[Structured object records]
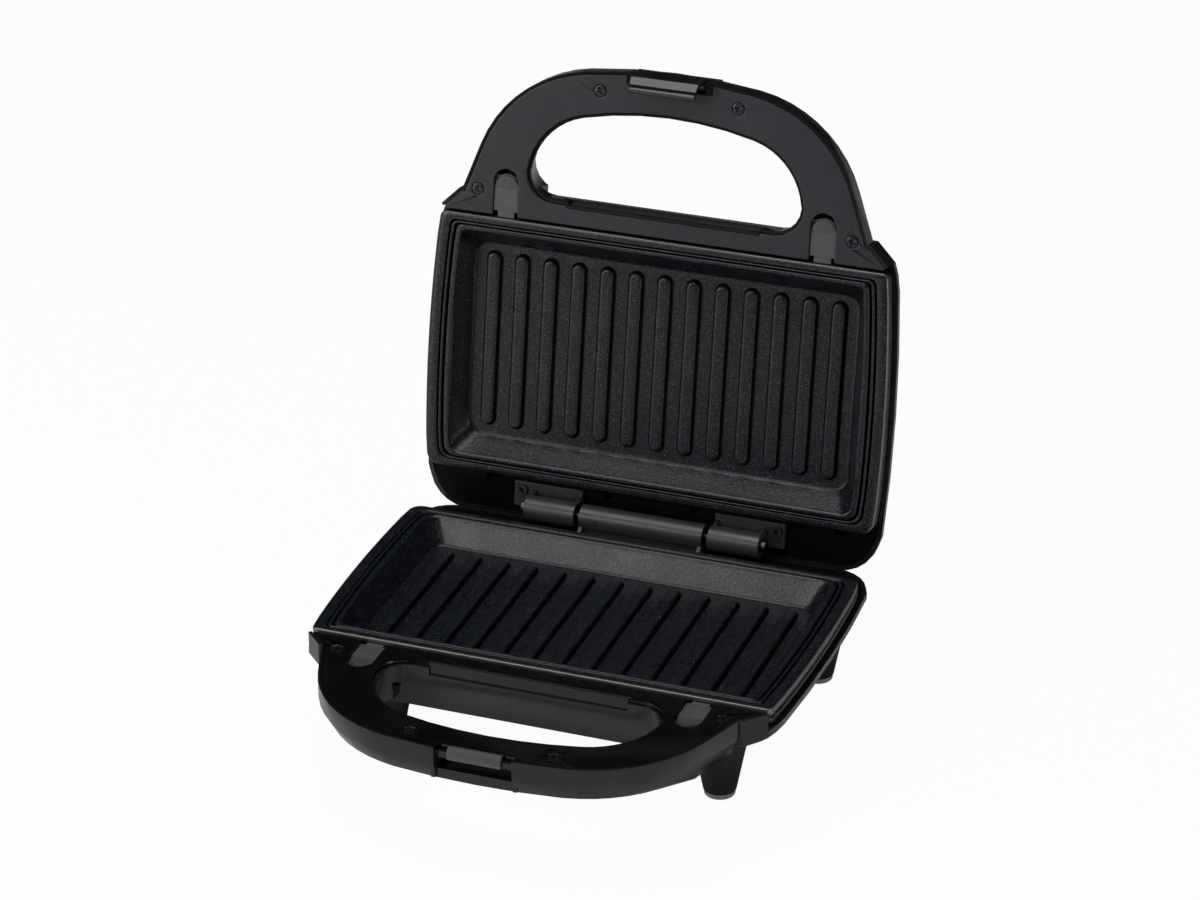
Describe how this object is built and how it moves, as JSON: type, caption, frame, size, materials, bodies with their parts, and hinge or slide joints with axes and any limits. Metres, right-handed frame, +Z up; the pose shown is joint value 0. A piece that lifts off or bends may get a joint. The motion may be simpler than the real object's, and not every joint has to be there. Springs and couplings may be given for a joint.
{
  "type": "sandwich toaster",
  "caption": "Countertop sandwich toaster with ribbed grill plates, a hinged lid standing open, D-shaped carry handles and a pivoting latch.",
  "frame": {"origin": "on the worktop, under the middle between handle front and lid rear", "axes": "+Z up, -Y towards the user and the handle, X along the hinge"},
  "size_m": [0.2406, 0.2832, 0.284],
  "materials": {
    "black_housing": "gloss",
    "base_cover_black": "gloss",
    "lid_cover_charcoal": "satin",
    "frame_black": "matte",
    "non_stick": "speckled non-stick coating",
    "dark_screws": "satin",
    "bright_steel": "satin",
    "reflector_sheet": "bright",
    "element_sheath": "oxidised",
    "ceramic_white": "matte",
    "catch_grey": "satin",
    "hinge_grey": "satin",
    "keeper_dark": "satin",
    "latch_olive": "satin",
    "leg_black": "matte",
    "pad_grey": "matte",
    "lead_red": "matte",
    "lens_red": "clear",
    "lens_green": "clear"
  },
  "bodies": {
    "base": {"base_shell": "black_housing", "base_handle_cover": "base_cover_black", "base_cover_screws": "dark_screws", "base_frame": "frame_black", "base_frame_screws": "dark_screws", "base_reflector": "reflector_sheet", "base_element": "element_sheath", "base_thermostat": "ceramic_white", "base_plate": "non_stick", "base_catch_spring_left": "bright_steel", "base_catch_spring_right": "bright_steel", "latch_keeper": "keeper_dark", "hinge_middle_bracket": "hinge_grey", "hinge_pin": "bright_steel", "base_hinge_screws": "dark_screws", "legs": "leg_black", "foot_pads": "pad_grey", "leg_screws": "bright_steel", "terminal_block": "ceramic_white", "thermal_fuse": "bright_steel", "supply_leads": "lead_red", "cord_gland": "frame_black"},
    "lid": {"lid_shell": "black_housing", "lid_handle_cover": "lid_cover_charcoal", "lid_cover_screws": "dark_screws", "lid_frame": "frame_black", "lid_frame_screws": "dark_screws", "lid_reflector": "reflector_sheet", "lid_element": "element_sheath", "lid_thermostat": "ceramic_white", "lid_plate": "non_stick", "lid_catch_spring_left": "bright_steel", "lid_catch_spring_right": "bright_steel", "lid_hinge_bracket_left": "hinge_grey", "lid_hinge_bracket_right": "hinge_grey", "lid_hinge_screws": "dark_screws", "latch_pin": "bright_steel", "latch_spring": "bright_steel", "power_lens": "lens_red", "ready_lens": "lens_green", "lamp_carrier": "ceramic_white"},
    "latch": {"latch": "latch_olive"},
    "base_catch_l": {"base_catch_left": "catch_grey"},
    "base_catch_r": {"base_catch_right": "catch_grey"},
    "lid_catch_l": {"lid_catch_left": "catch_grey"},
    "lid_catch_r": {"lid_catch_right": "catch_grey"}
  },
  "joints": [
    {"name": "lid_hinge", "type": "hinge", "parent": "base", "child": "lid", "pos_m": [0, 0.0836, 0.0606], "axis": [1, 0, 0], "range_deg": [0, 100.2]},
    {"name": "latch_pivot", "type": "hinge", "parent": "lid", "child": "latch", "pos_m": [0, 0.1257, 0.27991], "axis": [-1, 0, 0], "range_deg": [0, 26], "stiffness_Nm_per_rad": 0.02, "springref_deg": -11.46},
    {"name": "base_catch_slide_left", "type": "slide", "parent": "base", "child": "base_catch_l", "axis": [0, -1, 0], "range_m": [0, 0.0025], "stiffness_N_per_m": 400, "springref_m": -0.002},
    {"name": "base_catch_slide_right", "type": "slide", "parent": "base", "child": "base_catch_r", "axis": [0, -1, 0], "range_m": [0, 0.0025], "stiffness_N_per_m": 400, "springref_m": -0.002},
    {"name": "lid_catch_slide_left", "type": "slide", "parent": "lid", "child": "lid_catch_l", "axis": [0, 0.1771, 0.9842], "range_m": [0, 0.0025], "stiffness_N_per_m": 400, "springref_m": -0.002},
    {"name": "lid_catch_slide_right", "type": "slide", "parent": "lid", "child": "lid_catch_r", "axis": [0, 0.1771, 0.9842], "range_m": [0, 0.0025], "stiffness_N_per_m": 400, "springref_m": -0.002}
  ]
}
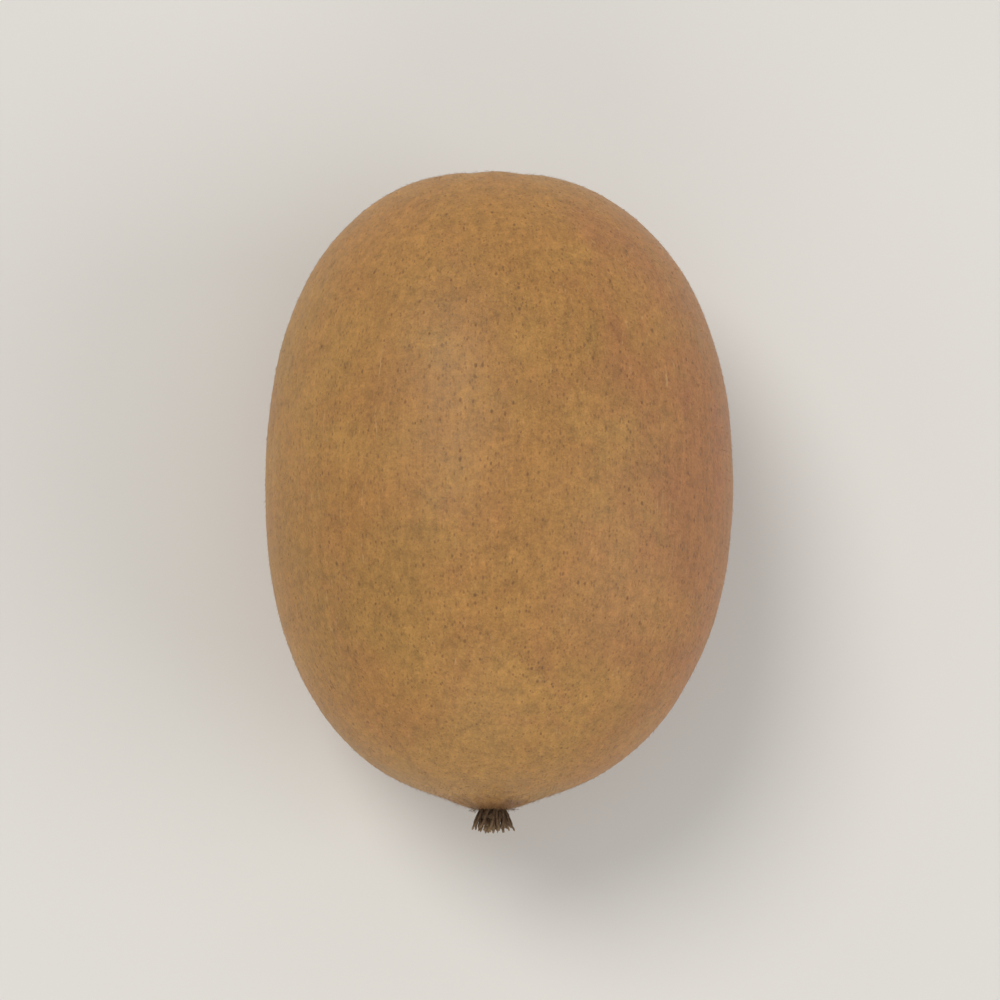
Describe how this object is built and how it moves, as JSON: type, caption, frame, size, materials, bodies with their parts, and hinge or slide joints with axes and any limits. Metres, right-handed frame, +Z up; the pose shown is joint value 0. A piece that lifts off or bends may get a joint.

# Exercise
Reproduce each line verbatim.

# Answer to the task
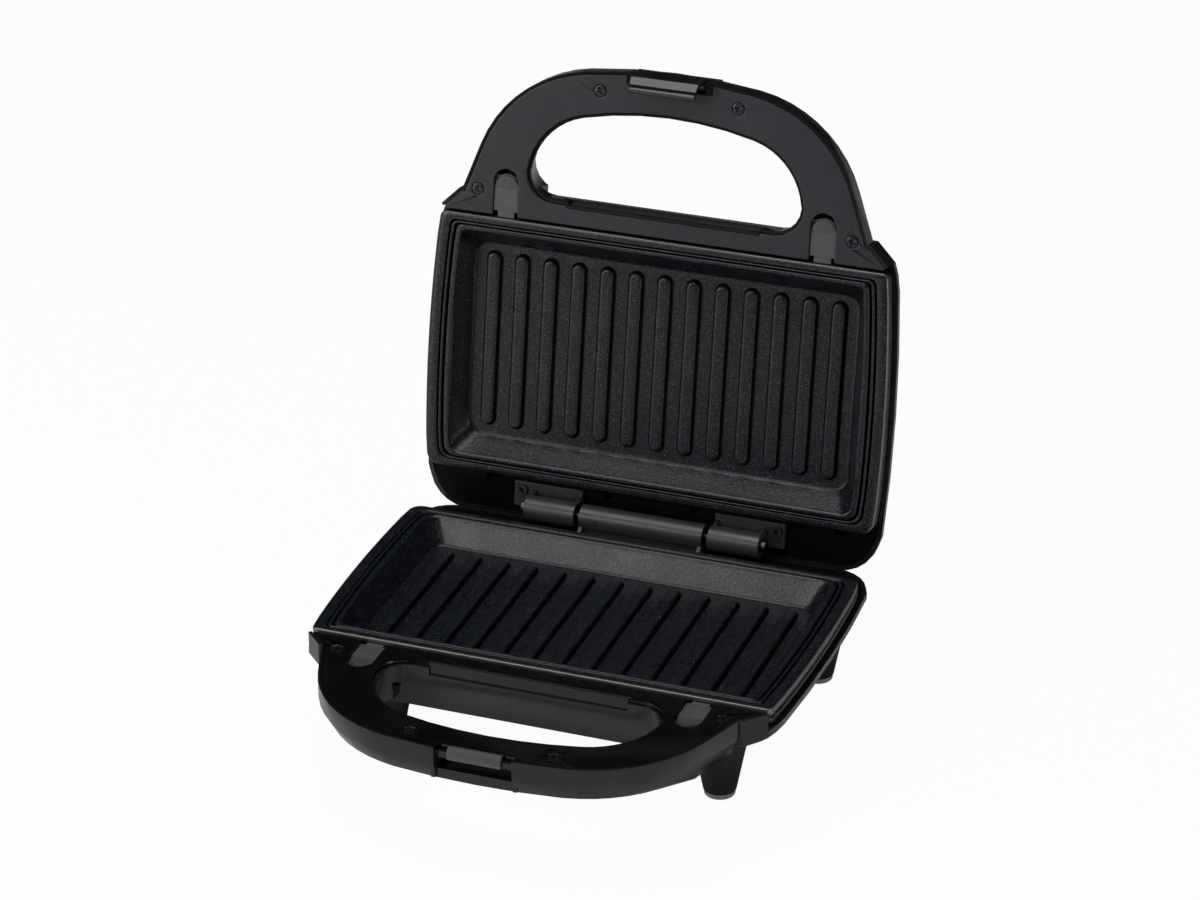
Describe how this object is built and how it moves, as JSON: type, caption, frame, size, materials, bodies with their parts, and hinge or slide joints with axes and any limits. Metres, right-handed frame, +Z up; the pose shown is joint value 0. A piece that lifts off or bends may get a joint. The motion may be simpler than the real object's, and not every joint has to be there. Springs and couplings may be given for a joint.
{
  "type": "sandwich toaster",
  "caption": "Countertop sandwich toaster with ribbed grill plates, a hinged lid standing open, D-shaped carry handles and a pivoting latch.",
  "frame": {"origin": "on the worktop, under the middle between handle front and lid rear", "axes": "+Z up, -Y towards the user and the handle, X along the hinge"},
  "size_m": [0.2406, 0.2832, 0.284],
  "materials": {
    "black_housing": "gloss",
    "base_cover_black": "gloss",
    "lid_cover_charcoal": "satin",
    "frame_black": "matte",
    "non_stick": "speckled non-stick coating",
    "dark_screws": "satin",
    "bright_steel": "satin",
    "reflector_sheet": "bright",
    "element_sheath": "oxidised",
    "ceramic_white": "matte",
    "catch_grey": "satin",
    "hinge_grey": "satin",
    "keeper_dark": "satin",
    "latch_olive": "satin",
    "leg_black": "matte",
    "pad_grey": "matte",
    "lead_red": "matte",
    "lens_red": "clear",
    "lens_green": "clear"
  },
  "bodies": {
    "base": {"base_shell": "black_housing", "base_handle_cover": "base_cover_black", "base_cover_screws": "dark_screws", "base_frame": "frame_black", "base_frame_screws": "dark_screws", "base_reflector": "reflector_sheet", "base_element": "element_sheath", "base_thermostat": "ceramic_white", "base_plate": "non_stick", "base_catch_spring_left": "bright_steel", "base_catch_spring_right": "bright_steel", "latch_keeper": "keeper_dark", "hinge_middle_bracket": "hinge_grey", "hinge_pin": "bright_steel", "base_hinge_screws": "dark_screws", "legs": "leg_black", "foot_pads": "pad_grey", "leg_screws": "bright_steel", "terminal_block": "ceramic_white", "thermal_fuse": "bright_steel", "supply_leads": "lead_red", "cord_gland": "frame_black"},
    "lid": {"lid_shell": "black_housing", "lid_handle_cover": "lid_cover_charcoal", "lid_cover_screws": "dark_screws", "lid_frame": "frame_black", "lid_frame_screws": "dark_screws", "lid_reflector": "reflector_sheet", "lid_element": "element_sheath", "lid_thermostat": "ceramic_white", "lid_plate": "non_stick", "lid_catch_spring_left": "bright_steel", "lid_catch_spring_right": "bright_steel", "lid_hinge_bracket_left": "hinge_grey", "lid_hinge_bracket_right": "hinge_grey", "lid_hinge_screws": "dark_screws", "latch_pin": "bright_steel", "latch_spring": "bright_steel", "power_lens": "lens_red", "ready_lens": "lens_green", "lamp_carrier": "ceramic_white"},
    "latch": {"latch": "latch_olive"},
    "base_catch_l": {"base_catch_left": "catch_grey"},
    "base_catch_r": {"base_catch_right": "catch_grey"},
    "lid_catch_l": {"lid_catch_left": "catch_grey"},
    "lid_catch_r": {"lid_catch_right": "catch_grey"}
  },
  "joints": [
    {"name": "lid_hinge", "type": "hinge", "parent": "base", "child": "lid", "pos_m": [0, 0.0836, 0.0606], "axis": [1, 0, 0], "range_deg": [0, 100.2]},
    {"name": "latch_pivot", "type": "hinge", "parent": "lid", "child": "latch", "pos_m": [0, 0.1257, 0.27991], "axis": [-1, 0, 0], "range_deg": [0, 26], "stiffness_Nm_per_rad": 0.02, "springref_deg": -11.46},
    {"name": "base_catch_slide_left", "type": "slide", "parent": "base", "child": "base_catch_l", "axis": [0, -1, 0], "range_m": [0, 0.0025], "stiffness_N_per_m": 400, "springref_m": -0.002},
    {"name": "base_catch_slide_right", "type": "slide", "parent": "base", "child": "base_catch_r", "axis": [0, -1, 0], "range_m": [0, 0.0025], "stiffness_N_per_m": 400, "springref_m": -0.002},
    {"name": "lid_catch_slide_left", "type": "slide", "parent": "lid", "child": "lid_catch_l", "axis": [0, 0.1771, 0.9842], "range_m": [0, 0.0025], "stiffness_N_per_m": 400, "springref_m": -0.002},
    {"name": "lid_catch_slide_right", "type": "slide", "parent": "lid", "child": "lid_catch_r", "axis": [0, 0.1771, 0.9842], "range_m": [0, 0.0025], "stiffness_N_per_m": 400, "springref_m": -0.002}
  ]
}
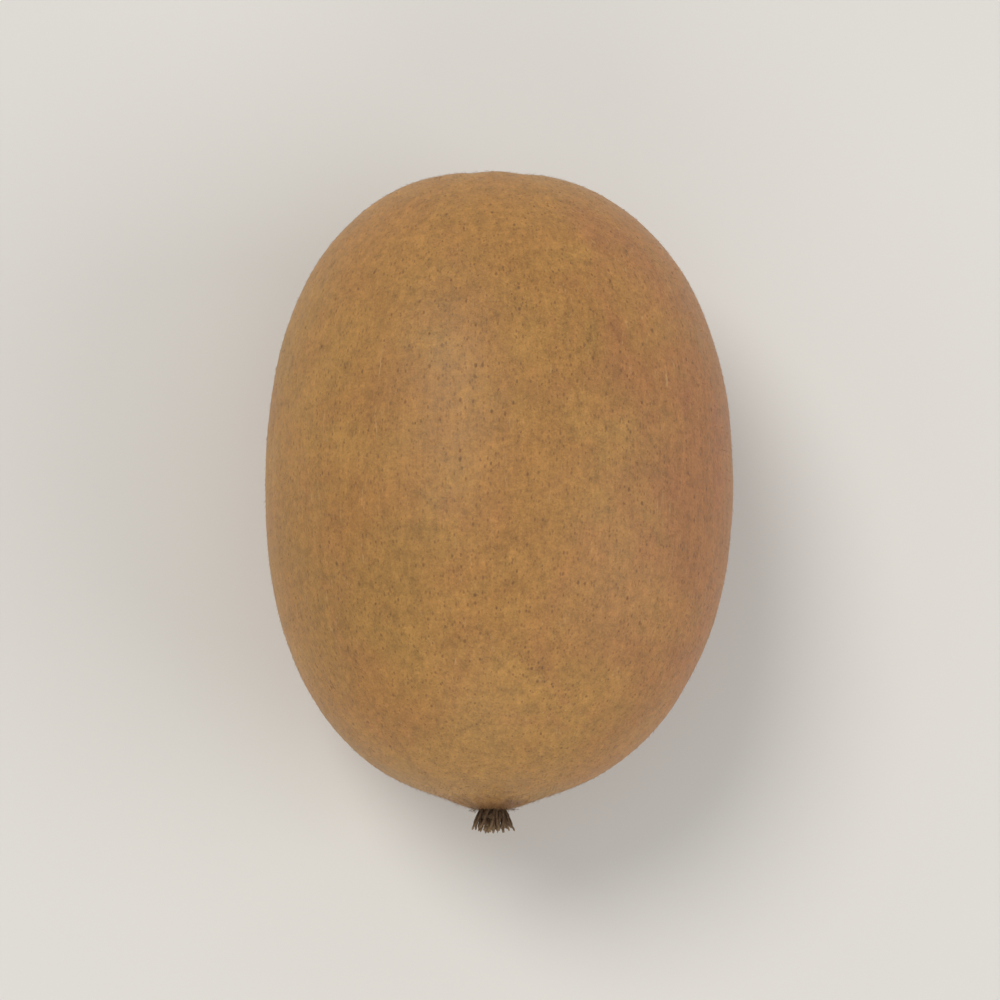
Describe how this object is built and how it moves, as JSON: type, caption, frame, size, materials, bodies with their parts, and hinge or slide joints with axes and any limits. Metres, right-handed frame, +Z up; the pose shown is joint value 0. A piece that lifts off or bends may get a joint.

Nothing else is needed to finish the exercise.